Being the Partner at spectup, I've seen how leadership can miss early warning signs simply because communication channels weren't structured to capture sentiment at scale. One practical approach that proved effective was implementing an anonymous pulse survey combined with a sentiment heatmap across departments. We used the tool not to "spy" on employees but to understand where frustration, uncertainty, or recurring operational pain points were bubbling up. One time, a manufacturing client had a team showing high frustration scores and repeated comments about workload imbalance and unclear promotion paths. By visualizing sentiment across teams, we identified a hotspot before it escalated into formal organizing efforts. The concrete adjustment we made was multi-layered. Leadership started holding focused listening sessions in that department, pairing them with coaching for managers on empathetic response and clarity in communication. They clarified roles, adjusted workload distribution, and created a visible roadmap for career progression. We also encouraged leaders to acknowledge the survey feedback publicly and follow up on tangible actions, which preserved trust while signaling that concerns were being taken seriously. The outcome was measurable within two quarters. Grievances in that department dropped by nearly 40 percent, voluntary attrition declined, and employee engagement scores increased. Beyond metrics, the most significant change was cultural: employees felt heard without fear of retaliation, and leadership developed a real-time understanding of sentiment rather than reacting only when issues became formal complaints. It reinforced a simple principle I've seen across organizations early detection paired with thoughtful, visible action prevents escalation, preserves trust, and maintains operational stability.

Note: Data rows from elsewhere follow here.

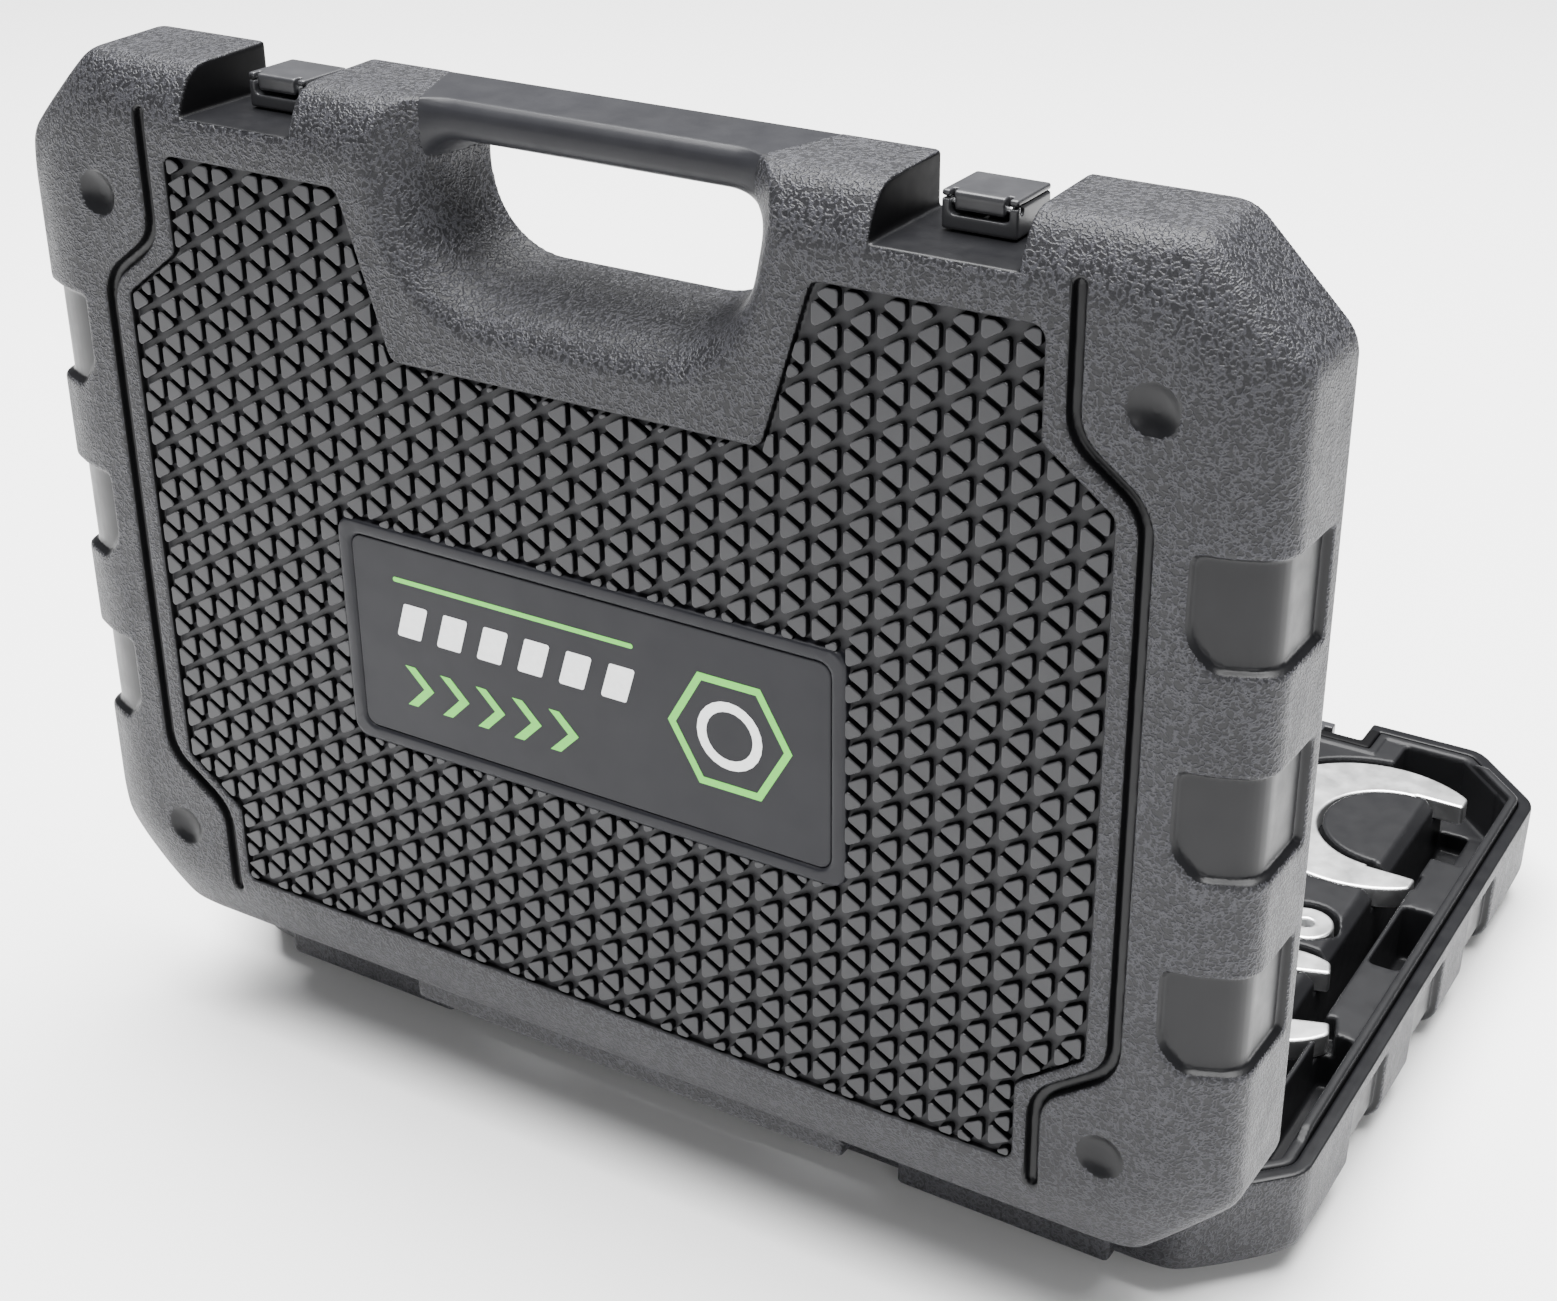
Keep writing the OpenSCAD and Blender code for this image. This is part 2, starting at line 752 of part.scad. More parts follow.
module lid_liner() color([0.14, 0.14, 0.15]) on_lid() {
    intersection() {
        skirt(liner_z, skirt_d);
        skin_room();
    }
    skin_block(liner_z, liner_z + skin);
    // spacers that carry the inner skin on the outer one
    for (x = [-spacer_x, spacer_x], y = [-hl + spacer_hinge, hl - spacer_front])
        translate([x, y, liner_z + skin - eps]) cylinder(h = floor_z - liner_z - skin + eps, r = spacer_r);
    // ribs that hold the wrenches down when the case is shut
    for (x = [-1.5, -0.5, 0.5, 1.5] * hold_pitch)
        box(x - hold_t / 2, x + hold_t / 2, -hl + hold_hinge, hl - hold_front, hold_gap - tool_z, liner_z + eps);
}

// rail that the latch slides on: a stem with a wider head
module rail(z0, z1) {
    y = recess_floor;
    step = y + rail_lip + rail_play;
    box(-rail_stem_w / 2, rail_stem_w / 2, y, step, z0, z1);
    box(-rail_w / 2, rail_w / 2, step - eps, step + rail_head, z0, z1);
}

module latch_guide() color([0.22, 0.22, 0.24]) translate([latch_x, 0, 0]) rail(rim_z, guide_l);

module keeper() color([0.22, 0.22, 0.24]) translate([latch_x, 0, 0]) {
    y = recess_floor;
    rail(rim_z, keeper_l);
    box(-rail_w / 2, rail_w / 2, y, y + rail_lip + rail_play + rail_head, keeper_l - eps, keeper_l + keeper_stop);
}

// sliding box of the latch, with a window for the finger tab in its closed end
module latch_slider() color([0.24, 0.24, 0.26]) translate([latch_x, recess_floor, 0]) {
    inner = rail_w / 2 + rail_play;
    stem = rail_stem_w / 2 + rail_play;
    end = latch_l - slider_end;
    window = tab_w / 2 + tab_gap;
    difference() {
        box(-latch_w / 2, latch_w / 2, slider_base, slider_top, rim_z, latch_l);
        box(-inner, inner, rail_lip, channel_top, -big, end);
        box(-stem, stem, -big, rail_lip + eps, -big, end);
        box(-window, window, slider_top - tab_h - tab_gap, big, end - 1.6, big);
        // room for the end of the cover as it lifts
        box(-latch_w, latch_w, slider_top - relief_d, big, relief_z, big);
        cross_pin(big, cover_pin_r + pin_play);
    }
}

// cover plate of the latch, with its finger tab curled down over the closed end
module latch_cover() color([0.26, 0.26, 0.28]) translate([latch_x, recess_floor, 0]) {
    difference() {
        union() {
            box(-latch_w / 2, latch_w / 2, cover_y, cover_y + cover_t, rim_z, latch_l - 1);
            box(-tab_w / 2, tab_w / 2, slider_top - tab_h, cover_y + cover_t, latch_l - tab_depth, latch_l);
        }
        cross_pin(big, cover_pin_r + pin_play);
    }
}

module cross_pin(l, r) {
    translate([-l / 2, cover_pin_y, cover_pin_z]) rotate([0, 90, 0]) cylinder(h = l, r = r);
}

module latch_pin() color([0.7, 0.7, 0.72]) translate([latch_x, recess_floor, 0])
    cross_pin(latch_w - 1, cover_pin_r);

module hinge_pin() color([0.7, 0.7, 0.72]) on_base() axis_rod(pin_x0, pin_x1, pin_r);

base_shell();
base_tray();
base_handle();
lid_shell();
lid_liner();
lid_handle();
label_panel();
mirror([1, 0, 0]) hinge_pin();  // hinge_pin_left
hinge_pin();  // hinge_pin_right
mirror([1, 0, 0]) on_lid() latch_guide();  // latch_guide_left
on_lid() latch_guide();  // latch_guide_right
mirror([1, 0, 0]) on_lid() latch_slider();  // latch_slider_left
on_lid() latch_slider();  // latch_slider_right
mirror([1, 0, 0]) on_lid() latch_cover();  // latch_cover_left
on_lid() latch_cover();  // latch_cover_right
mirror([1, 0, 0]) on_lid() latch_pin();  // latch_pin_left
on_lid() latch_pin();  // latch_pin_right
mirror([1, 0, 0]) on_base() keeper();  // keeper_left
on_base() keeper();  // keeper_right
wrench_large();
wrench_medium();
wrench_small();
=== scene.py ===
"""Looks of the hard tool case: soft-edged mouldings, raised pattern, label, latches and tools.

Each piece is formed in millimetres in the coordinates of a flat half, with the parting plane
at z = 0, the outer face at z = 38 and the handle at +y. It is then laid down as part of the
base or raised as part of the open lid, in the frame's metres.
"""

import sys
import json
import logging
import math
from dataclasses import dataclass
from enum import Enum
from itertools import product
from typing import Iterable, Mapping, Sequence

import bpy
import numpy as np
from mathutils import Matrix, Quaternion, Vector


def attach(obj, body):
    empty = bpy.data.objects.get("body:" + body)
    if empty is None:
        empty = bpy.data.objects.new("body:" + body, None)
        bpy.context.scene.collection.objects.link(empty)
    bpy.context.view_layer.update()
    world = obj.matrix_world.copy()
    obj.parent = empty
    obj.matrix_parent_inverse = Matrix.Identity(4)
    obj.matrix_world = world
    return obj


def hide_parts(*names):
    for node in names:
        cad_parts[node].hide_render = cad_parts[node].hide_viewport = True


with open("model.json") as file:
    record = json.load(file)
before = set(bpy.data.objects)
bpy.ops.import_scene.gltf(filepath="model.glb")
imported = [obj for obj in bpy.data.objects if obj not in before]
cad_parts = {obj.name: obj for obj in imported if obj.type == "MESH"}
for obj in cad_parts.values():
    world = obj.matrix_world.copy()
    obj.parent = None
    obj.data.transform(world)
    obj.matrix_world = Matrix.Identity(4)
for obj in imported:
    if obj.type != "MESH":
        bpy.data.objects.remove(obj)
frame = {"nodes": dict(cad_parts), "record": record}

log = logging.getLogger("tool_case")

Array = np.ndarray
Flat = tuple[float, float]
Triple = tuple[float, float, float]
Socket = bpy.types.NodeSocket
Value = Socket | float | Sequence[float]

MM = 0.001
HALF_DEPTH = 38.0
HINGE_BACK = 147.0


class Place(Enum):
    """Where a flat-drawn half goes in the open case."""

    BASE = "base"
    LID = "lid"

    def world(self, points: Array) -> Array:
        """Moves points of a flat half to their place.

        Args:
            points: Rows of x, y and z in millimetres.

        Returns:
            The rows in metres in the frame.
        """
        x, y, z = points[:, 0], points[:, 1], points[:, 2]
        if self is Place.BASE:
            return np.stack([x, y, HALF_DEPTH - z], axis=1) * MM
        return np.stack([x, -HINGE_BACK - z, HALF_DEPTH + HINGE_BACK + y], axis=1) * MM

    @property
    def flips(self) -> bool:
        """Whether the move turns a mesh inside out."""
        return self is Place.BASE


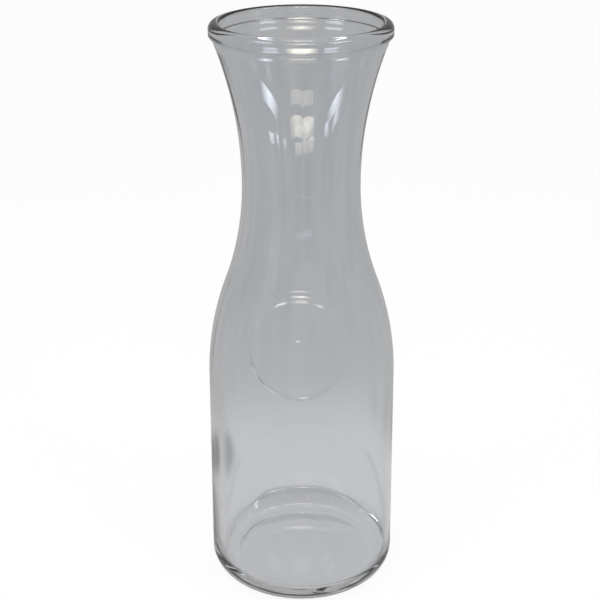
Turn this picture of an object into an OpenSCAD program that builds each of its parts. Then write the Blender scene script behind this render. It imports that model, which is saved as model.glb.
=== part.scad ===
// Litre water carafe: one clear glass moulding with a slightly tapered body,
// a long drawn-in neck, a flared mouth with a rounded bead, and a raised round
// medallion on the front of the shoulder. Millimetres, +Z up, standing plane
// at zero, front towards -Y. The zones of the moulding meet on flat cuts.

/* [Overall] */
// Height from the standing plane to the top of the lip
carafe_h = 270; // [262:1:280]
// Outer radius of the body just above the rounded heel
body_r = 44.4; // [43.8:0.2:47]
// Radius that the body loses on its way up from the heel to the shoulder
body_taper = 0.6; // [0:0.1:1.6]
// Outer radius of the waist, the narrowest ring of the neck
waist_r = 26.6; // [25.4:0.2:29]
// Outer radius of the bead round the mouth
bead_r = 39.9; // [39:0.1:42]

/* [Heights] */
// Height at which the shoulder starts to curve in
shoulder_h = 103.4; // [98:0.2:107]
// Height of the waist
waist_h = 198.4; // [192:0.4:206]
// Height of the bead, from its underside to the top of the lip
bead_h = 6.6; // [6:0.2:9]

/* [Glass] */
// Wall thickness of the body
body_wall_t = 3.4; // [2.6:0.1:4.4]
// Wall thickness at the waist
waist_wall_t = 4; // [3:0.1:5]
// Wall thickness of the flare just below the bead
mouth_wall_t = 3.6; // [3.2:0.1:3.9]
// Thickness of the floor at its edge
floor_t = 6.5; // [5:0.1:9]

/* [Base] */
// Radius of the rounded heel between the standing ring and the body
heel_r = 10; // [8:0.2:12]
// Width of the flat ring that the carafe stands on
standing_ring_w = 1.5; // [1:0.1:2.5]
// Rise of the shallow hollow under the base at its middle
hollow_h = 1.6; // [1:0.1:2.4]
// Sideways offset of the ring groove under the base from the axis
scar_offset = 6.4; // [4:0.1:8]
// Clearance between the ring groove and the standing ring
scar_clearance = 0.7; // [0.4:0.1:2]
// Width of the ring groove
scar_w = 0.8; // [0.6:0.1:1.2]
// Depth of the ring groove
scar_depth = 0.3; // [0.2:0.05:0.5]

/* [Mouth] */
// Overhang of the bead past the outside of the flare
bead_overhang = 1.3; // [1.3:0.1:2.2]
// Corner radius at the foot of the bead
bead_foot_r = 1.3; // [0.8:0.1:1.3]
// Outer corner radius of the lip
lip_out_r = 3.1; // [2.4:0.1:3.4]
// Inner corner radius of the lip
lip_in_r = 1.6; // [1.2:0.1:1.8]

/* [Medallion] */
// Diameter of the raised round medallion
medallion_d = 44.6; // [36:0.2:46]
// Rise of its middle above the start of the shoulder
medallion_rise = 29; // [25:0.5:32]
// How far it stands out of the shoulder
medallion_t = 0.7; // [0.5:0.1:1.2]
// Rise of the small dimple in its face above its middle
dimple_rise = 6.8; // [4:0.2:8]
// Diameter of the dimple
dimple_d = 5; // [4:0.2:6]
// Depth of the dimple
dimple_depth = 0.3; // [0.2:0.05:0.4]

/* [Hidden] */
$fa = 2;
$fs = 0.5;
hollow_steps = 900;
overrun = 3;
thin_glass = [0.80, 0.83, 0.85, 0.45];
thick_glass = [0.66, 0.71, 0.71, 0.6];

// Heights of the flat cuts between the zones
convex_share = 0.5;
shoulder_rise = waist_h - shoulder_h;
inflection_h = shoulder_h + convex_share * shoulder_rise;
bead_z = carafe_h - bead_h;
flare_rise = bead_z - waist_h;

// Base and body
floor_r = body_r - heel_r;
heel_in_r = heel_r - body_wall_t;
heel_top_h = floor_t + heel_in_r;
shoulder_r = body_r - body_taper;
body_in_r = body_r - body_wall_t;
shoulder_in_r = shoulder_r - body_wall_t;
standing_in_r = floor_r - standing_ring_w;
hollow_r = arc_radius(hollow_h, standing_in_r);
scar_out_r = standing_in_r - scar_clearance - scar_offset;

// Neck and mouth
waist_in_r = waist_r - waist_wall_t;
flare_top_r = bead_r - bead_overhang;
flare_top_in_r = flare_top_r - mouth_wall_t;
foot_r = bead_r - bead_foot_r;
lip_r = bead_r - lip_out_r;
mouth_r = lip_r - lip_in_r;

// Arcs of the S-shaped wall that leads from the body into the neck
out_turn = s_turn(shoulder_r - waist_r, shoulder_rise);
in_turn = s_turn(shoulder_in_r - waist_in_r, shoulder_rise);
convex_out_r = convex_share * shoulder_rise / sin(out_turn);
convex_in_r = convex_share * shoulder_rise / sin(in_turn);
concave_out_r = (1 - convex_share) * shoulder_rise / sin(out_turn);
concave_in_r = (1 - convex_share) * shoulder_rise / sin(in_turn);

// Arcs of the flare, upright at the waist
flare_out_r = arc_radius(flare_top_r - waist_r, flare_rise);
flare_in_r = arc_radius(flare_top_in_r - waist_in_r, flare_rise);

medallion_h = shoulder_h + medallion_rise;

// Turn of each arc of an S that covers dr sideways and dz upwards
function s_turn(dr, dz) = 2 * atan(dr / dz);

// Radius of an arc that has moved dr off its starting leg after dz along it
function arc_radius(dr, dz) = (dr * dr + dz * dz) / (2 * dr);

// Outer radius of the tapered body at height z
function body_at(z) = body_r + (shoulder_r - body_r) * (z - heel_r) / (shoulder_h - heel_r);

// Disc in the profile plane, centred at radius r and height z
module disc_at(r, z, disc_r) {
  translate([r, z])
    circle(r = disc_r);
}

// Rectangle in the profile plane between two heights, from the axis out
module band(z_low, z_high) {
  translate([0, z_low])
    square([2 * body_r, z_high - z_low]);
}

// Quarter of a disc, on the side of its centre that the two signs name
module quarter_disc(r, z, disc_r, side_r, side_z) {
  intersection() {
    disc_at(r, z, disc_r);
    translate([side_r > 0 ? r : r - disc_r, side_z > 0 ? z : z - disc_r])
      square(disc_r);
  }
}

// Puts its children at height h on the front of the shoulder, lifted along
// the surface's normal, which becomes their Z axis
module on_shoulder(h, lift) {
  tilt = asin((h - shoulder_h) / convex_out_r);
  reach = convex_out_r + lift;
  translate([0, convex_out_r - shoulder_r - reach * cos(tilt), shoulder_h + reach * sin(tilt)])
    rotate([90 - tilt, 0, 0])
      children();
}

// Shallow domed hollow under the base, sunk deeper by extra
module hollow(extra) {
  rotate_extrude()
    intersection() {
      disc_at(0, hollow_h - hollow_r, hollow_r + extra, $fn = hollow_steps);
      translate([0, -overrun])
        square([floor_r, hollow_h + 2 * overrun]);
    }
}

// Ring that reaches through the hollow, off the axis
module scar_ring() {
  translate([-scar_offset, 0, -overrun])
    difference() {
      cylinder(h = hollow_h + 2 * overrun, r = scar_out_r);
      cylinder(h = hollow_h + 2 * overrun, r = scar_out_r - scar_w);
    }
}

// Skin of medallion_t over the shoulder and the foot of the neck
module medallion_skin() {
  skin_top_h = medallion_h + medallion_d / 2 + medallion_t;
  rotate_extrude()
    union() {
      intersection() {
        difference() {
          disc_at(shoulder_r - convex_out_r, shoulder_h, convex_out_r + medallion_t);
          disc_at(shoulder_r - convex_out_r, shoulder_h, convex_out_r);
        }
        band(shoulder_h, inflection_h);
      }
      intersection() {
        disc_at(shoulder_r - convex_out_r, shoulder_h, convex_out_r + medallion_t);
        disc_at(waist_r + concave_out_r, waist_h, concave_out_r);
        band(inflection_h, skin_top_h);
      }
    }
}

module base_floor() {
  color(thick_glass)
    difference() {
      cylinder(h = floor_t, r = floor_r);
      hollow(0);
      intersection() {
        hollow(scar_depth);
        scar_ring();
      }
    }
}

module heel() {
  color(thick_glass)
    rotate_extrude()
      difference() {
        union() {
          quarter_disc(floor_r, heel_r, heel_r, 1, -1);
          polygon([
            [floor_r, heel_r],
            [body_r, heel_r],
            [body_at(heel_top_h), heel_top_h],
            [floor_r, heel_top_h]
          ]);
        }
        disc_at(floor_r, heel_top_h, heel_in_r);
      }
}

module body_wall() {
  color(thin_glass)
    rotate_extrude()
      polygon([
        [body_in_r, heel_top_h],
        [body_at(heel_top_h), heel_top_h],
        [shoulder_r, shoulder_h],
        [shoulder_in_r, shoulder_h]
      ]);
}

module shoulder() {
  color(thin_glass)
    rotate_extrude()
      intersection() {
        difference() {
          disc_at(shoulder_r - convex_out_r, shoulder_h, convex_out_r);
          disc_at(shoulder_in_r - convex_in_r, shoulder_h, convex_in_r);
        }
        band(shoulder_h, inflection_h);
      }
}

module neck() {
  color(thin_glass)
    rotate_extrude()
      intersection() {
        difference() {
          disc_at(waist_in_r + concave_in_r, waist_h, concave_in_r);
          disc_at(waist_r + concave_out_r, waist_h, concave_out_r);
        }
        band(inflection_h, waist_h);
      }
}

module mouth_flare() {
  color(thin_glass)
    rotate_extrude()
      intersection() {
        difference() {
          disc_at(waist_in_r + flare_in_r, waist_h, flare_in_r);
          disc_at(waist_r + flare_out_r, waist_h, flare_out_r);
        }
        band(waist_h, bead_z);
      }
}

module rim_bead() {
  color(thick_glass)
    rotate_extrude()
      union() {
        polygon([
          [flare_top_in_r, bead_z],
          [foot_r, bead_z],
          [foot_r, bead_z + bead_foot_r],
          [bead_r, bead_z + bead_foot_r],
          [bead_r, carafe_h - lip_out_r],
          [lip_r, carafe_h - lip_out_r],
          [lip_r, carafe_h - lip_in_r],
          [mouth_r, carafe_h - lip_in_r]
        ]);
        quarter_disc(foot_r, bead_z + bead_foot_r, bead_foot_r, 1, -1);
        quarter_disc(lip_r, carafe_h - lip_out_r, lip_out_r, 1, 1);
        quarter_disc(lip_r, carafe_h - lip_in_r, lip_in_r, -1, 1);
      }
}

module front_medallion() {
  color(thin_glass)
    difference() {
      intersection() {
        medallion_skin();
        on_shoulder(medallion_h, -medallion_d / 2)
          cylinder(h = medallion_d, d = medallion_d);
      }
      on_shoulder(medallion_h + dimple_rise, medallion_t - dimple_depth)
        cylinder(h = overrun, d = dimple_d);
    }
}

base_floor();
heel();
body_wall();
shoulder();
neck();
mouth_flare();
rim_bead();
front_medallion();
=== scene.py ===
"""Litre water carafe of clear soda-lime glass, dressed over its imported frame.

The carafe is one glass moulding, so the scene carries one closed skin: up the
outside from the hollow under the base to the lip, and down the inside to the
floor. The skin is a profile carried round the axis, with the raised medallion,
the ring groove under the base and the uneven wall of machine-made glass worked
into it. Lengths are millimetres until they go into a mesh or an object.
"""

from __future__ import annotations

import logging
import math
from dataclasses import dataclass, field, replace
from enum import Enum

import bpy
import numpy as np
from mathutils import Euler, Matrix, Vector

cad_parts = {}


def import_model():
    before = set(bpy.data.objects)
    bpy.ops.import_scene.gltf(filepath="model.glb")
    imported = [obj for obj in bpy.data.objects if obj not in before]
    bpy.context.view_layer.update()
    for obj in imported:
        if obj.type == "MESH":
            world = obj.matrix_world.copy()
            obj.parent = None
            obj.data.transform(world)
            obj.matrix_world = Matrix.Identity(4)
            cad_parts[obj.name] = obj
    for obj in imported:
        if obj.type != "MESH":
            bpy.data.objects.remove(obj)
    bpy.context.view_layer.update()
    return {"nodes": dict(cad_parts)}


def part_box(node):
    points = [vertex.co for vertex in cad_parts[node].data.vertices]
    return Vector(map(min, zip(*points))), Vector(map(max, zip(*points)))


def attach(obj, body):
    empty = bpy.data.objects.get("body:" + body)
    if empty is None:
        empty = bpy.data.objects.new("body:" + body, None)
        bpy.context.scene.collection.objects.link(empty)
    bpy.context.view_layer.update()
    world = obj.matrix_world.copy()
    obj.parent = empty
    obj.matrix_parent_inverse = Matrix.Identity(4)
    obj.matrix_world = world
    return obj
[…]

Skipping level CRUD seemed to avoid having discontents go quiet until it built. These open conversations circumvented established hierarchies, and opened up a pattern of perceived shift bias. Those kinds of frustrations typically beget labor organizing. The ability to identify these frustrations early led to a powerful and transformative cultural shift. Leadership initiated a standardized, open-access scheduling platform to create equity. This made the process immune to any subjective decision making and strengthened damaged trust. As a result, grievances in workplaces fell dramatically, and staff turnover on critical wards stood at record lows.
We used manager one on ones as a listening channel with a structured reflection template. Leaders summarized themes weekly without naming individuals. The early signal was repeated concern about workload predictability. That consistency mattered more than volume. We adjusted staffing models and added temporary coverage during peak periods. Leaders communicated the change as a service improvement. Overtime complaints declined. Trust increased because action followed listening.
The founders we work with miss union signals until it's too late. The tell is language shift from individual to collective complaints.Run quarterly skip-levels where people talk to leadership two levels up with no manager present. Listen for "we" replacing "I" in complaints. When three people separately mention the same systemic issue using collective language, you have 30 days to address it before organizing accelerates. The move that works: immediate visible action on non-union-specific feedback. When skip-levels reveal scheduling problems, fix scheduling within 30 days and communicate the change came from their feedback. This proves leadership listens and responds, removing the core reason people unionize. Train managers to respond to complaints with "Tell me more" instead of "That's just how it works." Defensive responses drive organizing. Curious responses surface fixable problems. Document everything. When you make operational changes, document the business rationale. Legal compliance comes from defendable decision trails, not union avoidance tactics.
One of the most effective listening channels we relied on to detect early union organizing signals was a combination of employee sentiment surveys and real-time pulse checks conducted anonymously across high-risk teams. These surveys acted as a "sentiment heatmap," highlighting areas where frustration, workload stress, or communication gaps were higher than normal. Rather than treating the data punitively, we used it as a coaching tool for team leaders, helping them proactively engage with employees, clarify expectations, and address concerns before they escalated. Based on signals from this channel, we made concrete adjustments to manager coaching and team communications—for example, increasing one-on-one check-ins, revising workload distribution, and improving transparency on decision-making. The outcome was measurable: hotspots of potential unrest saw fewer formal grievances, improved engagement scores, and lower attrition rates over the following quarter. By treating the sentiment data as a tool for collaboration rather than enforcement, we were able to preserve trust while mitigating risks, demonstrating that early, empathetic intervention can prevent larger organizational issues.
I appreciate the question, but I need to be direct: at Fulfill.com, we've never faced union organizing signals because we've built our company culture around proactive transparency and genuine partnership with our team from day one. That said, I can share what we do that I believe prevents those issues from ever arising. The most powerful listening channel we use is what I call "operational skip-levels" - I personally spend time on our warehouse floor and in our tech operations every week, not in formal meetings, but working alongside teams during their actual shifts. This isn't about surveillance or detecting problems. It's about understanding the real friction points in our operations before they become grievances. Here's a concrete example: About eighteen months ago, during one of these sessions, I noticed our night shift warehouse coordinators were consistently staying 45 minutes past their scheduled end time to complete handoff documentation. Nobody had filed a complaint. No one had raised it in team meetings. But I saw the frustration firsthand - people missing time with their families because of an inefficient process. We immediately formed a working group with those night shift coordinators to redesign the handoff protocol. Within three weeks, we implemented a new digital system that cut handoff time by 60 percent. More importantly, we gave those coordinators ownership of the solution. They became champions of the change because they built it. The outcome was measurable: our night shift retention improved from 76 percent to 94 percent over the following year, and those same coordinators later helped us scale that process across our entire operation. But the real win was deeper - our team saw that management doesn't just listen, we act, and we empower them to solve their own challenges. Here's what I've learned building Fulfill.com: you don't detect organizing signals through monitoring tools or sentiment analysis. You prevent them by creating an environment where people have genuine voice and agency before frustration builds. The best labor relations strategy is treating your team like the skilled professionals they are and removing the barriers that make their jobs harder than necessary. When your people know they can directly influence their working conditions and see their input translated into real change, trust becomes your foundation, not your goal.